One of the problems I see is that the big distros such as RHEL provide antique versions of the desktop environments and applications, which often lack extremely valuable enhancements. But because it's an "Enterprise" product, companies buy it and then 'Linux' is judged badly because a distribution designed for servers has provided a poor desktop experience.
"Enterprise" in terms of Desktop software and User-Interfaces always seems to be synonymous not only with "Stable" but also with "Clunky", "Ugly" and "Outdated".
When I worked at Oracle, they offered a Linux-based desktop (using Oracle Linux - i.e. RedHat) and it was rubbish... We all used Ubuntu in my team which served our purposes way better. I've since ditched Ubuntu because of Unity and their inclusion of built-in spyware. I now use Mint for my work system and Sabayon (which is really worth a look!) for my personal machine.
On the whole Office vs Open source argument: I certainly do hit problems from day-to-day relating to word processor document compatibility but it's always documents produced on MS Word which can't be displayed correctly on LibreOffice and rarely ever the other way around.

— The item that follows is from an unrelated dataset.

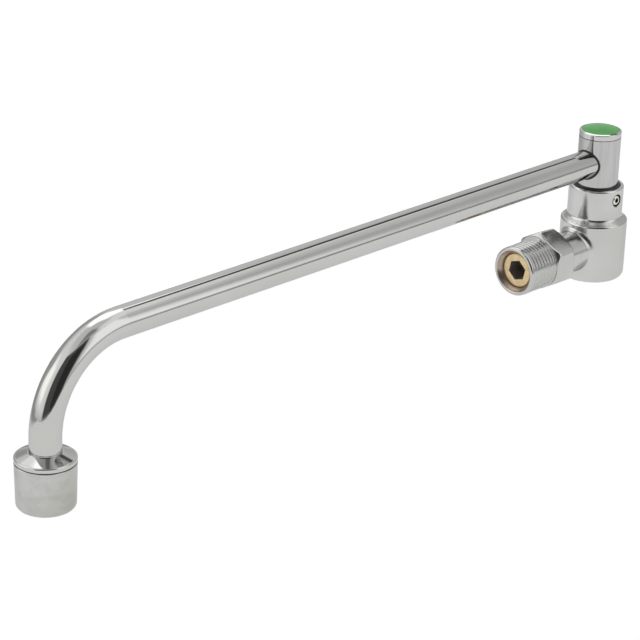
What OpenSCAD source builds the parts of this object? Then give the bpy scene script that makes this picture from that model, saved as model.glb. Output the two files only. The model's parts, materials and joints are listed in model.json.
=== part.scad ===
// Swing-spout faucet with a rotary plug valve: a threaded inlet with a hex,
// a valve barrel with a collar, a swivelling post and a long gooseneck arm
// that ends in an aerator nozzle pointing down.
// Frame: origin on the inlet axis at the hex's front shoulder, the thread
// runs along -X, the post axis is vertical, and the arm lies over the inlet.

/* [Inlet] */
// Outer diameter of the pipe thread
thread_od = 21.3; // [20.9:0.1:21.6]
// Length from the hex shoulder to the end face
thread_len = 16; // [15.8:0.1:16.5]
// Distance between two thread crests
thread_pitch = 1.814; // [1.8:0.002:1.83]
// Height of a thread crest above its root
thread_depth = 1.1; // [0.8:0.05:1.15]
// Diameter of the coned inlet mouth at the end face
mouth_d = 18.4; // [17.8:0.1:18.6]
// Depth of the mouth in front of the retainer screw
mouth_depth = 2.5; // [2.2:0.1:2.8]
// Diameter of the threaded retainer screw
retainer_d = 15; // [14.9:0.1:15.2]
// Width across flats of the wrench hex
hex_af = 22; // [21.5:0.5:23]
// Length of the wrench hex
hex_len = 11; // [10.5:0.5:12]
// Turned diameter over the hex corners
hex_corner_d = 24.4; // [23.8:0.1:24.6]
// Diameter of the neck between hex and barrel
neck_d = 17.8; // [17.4:0.1:18.6]
// Width across flats of the key socket in the retainer screw
socket_af = 8; // [6:1:8]

/* [Valve body] */
// Distance from the hex shoulder to the post axis
post_x = 36.3; // [36:0.1:38]
// Diameter of the barrel
barrel_d = 28.6; // [28:0.1:29.5]
// Depth of the barrel's bottom below the inlet axis
barrel_drop = 14; // [14:0.1:15]
// Height of the barrel's shoulder edge above the inlet axis
barrel_rise = 12.4; // [12:0.1:12.6]
// Rise of the shoulder from the barrel to the collar
shoulder_rise = 1.7; // [1.2:0.1:1.9]
// Rounding of the barrel's bottom edge
barrel_round = 2.6; // [1.5:0.1:2.8]
// Diameter of the collar round the post
collar_d = 23.6; // [23.4:0.1:24.6]
// Height of the collar's top above the inlet axis
collar_top = 27.3; // [27.1:0.1:27.8]
// Height of the set screw's axis
screw_z = 22.4; // [22.2:0.1:22.5]
// Diameter of the set screw
screw_d = 5; // [4.8:0.1:5.2]

/* [Post] */
// Diameter of the swivelling post and plug
post_d = 18; // [17.9:0.1:18.1]
// Radial running clearance of the plug in the barrel
plug_gap = 0.05; // [0.04:0.01:0.08]
// Height of the post's top, at the seam under the cap
post_top = 48.8; // [48.5:0.1:50]
// Bore of the post
core_d = 10; // [9:0.5:10]
// Diameter of the side port in the plug
port_d = 8; // [6:0.5:8]
// Height of the cap's rim above the seam
cap_h = 2.9; // [2.6:0.05:3]
// Diameter of the coloured disc in the cap
disc_d = 16.2; // [15.6:0.1:16.2]
// Height of the disc's crown above the cap's rim
disc_crown = 0.5; // [0.3:0.05:0.7]

/* [Spout] */
// Outer diameter of the spout tube
tube_d = 12; // [11.8:0.1:12]
// Wall thickness of the spout tube
tube_wall = 1; // [0.8:0.1:1.2]
// Height of the arm's axis above the inlet axis
arm_z = 37.6; // [37.4:0.1:38]
// Reach from the post axis to the nozzle axis
reach = 305; // [200:5:400]
// Bend radius of the tube's axis
bend_r = 34.5; // [30:0.5:40]
// Straight length between the bend and the nozzle cone
drop_len = 5.1; // [4:0.1:8]
// Thickness of the black ring between tube and post
joint_ring_t = 0.6; // [0.4:0.05:0.8]

/* [Nozzle] */
// Diameter of the nozzle at its rim
nozzle_d = 22.8; // [22.6:0.1:23.2]
// Diameter of the nozzle at its bottom
nozzle_foot_d = 22; // [21.8:0.1:22.4]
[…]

If I want to guarantee the layout of a document I publish it as a PDF, but also my colleagues with MS Office have never complained about me sending them an ODF file.
I'd be far less damning of Word and Excel if MS would simply allow its users to choose between conventional menus and the Ribbon, and give them the option to control the look-and-feel of the package. To be honest, I'd even consider running Word/Excel natively under linux were it an option (and Ribbon-free).
In my opinion, Powerpoint and anything similar just shouldn't exist. I don't use them and don't compare them.... There must be better ways of presenting and subject to an audience than parrot-fashion reading of bulletpoints supported with cheesy clipart.
Outlook is a complete non-starter for me. It's hideous to look at and not much better to use. I use Thunderbird and have been reliably accessing corporate email from sources such as Zimbra (from my previous job at Oracle, which was bloody awful!) and from Exchange via IMAP as well as my personal mail hosted on a Linux server. IMAP4 is a very old protocol but works well for most things I need - I access my email simultaneously and very reliably on my Android phone and on two different laptops.
One massive bugbear I have with Thunderbird (and/or IMAP) is the hugely unreliable moving/copying of mails between remote folders (or even remote to local) - It just seems to crap out if I select a few hundred messages and copy/move them, resulting in unpredictable results and possibly some lost emails.... And I do wish that Mail Folder delegation was a more commonly implemented feature in IMAP servers.
Microsoft's purpose in life seems to be clever/aggressive/dubious marketing of largely sub-standard products (including products which started out decent and were then bought and crippled by Microsoft).
I really hope that the pro-Linux folks in Munich get a fair hearing in this latest move and that the pro-Microsoft folks don't get away with any nasty under-hand tactics or spreading too much FUD.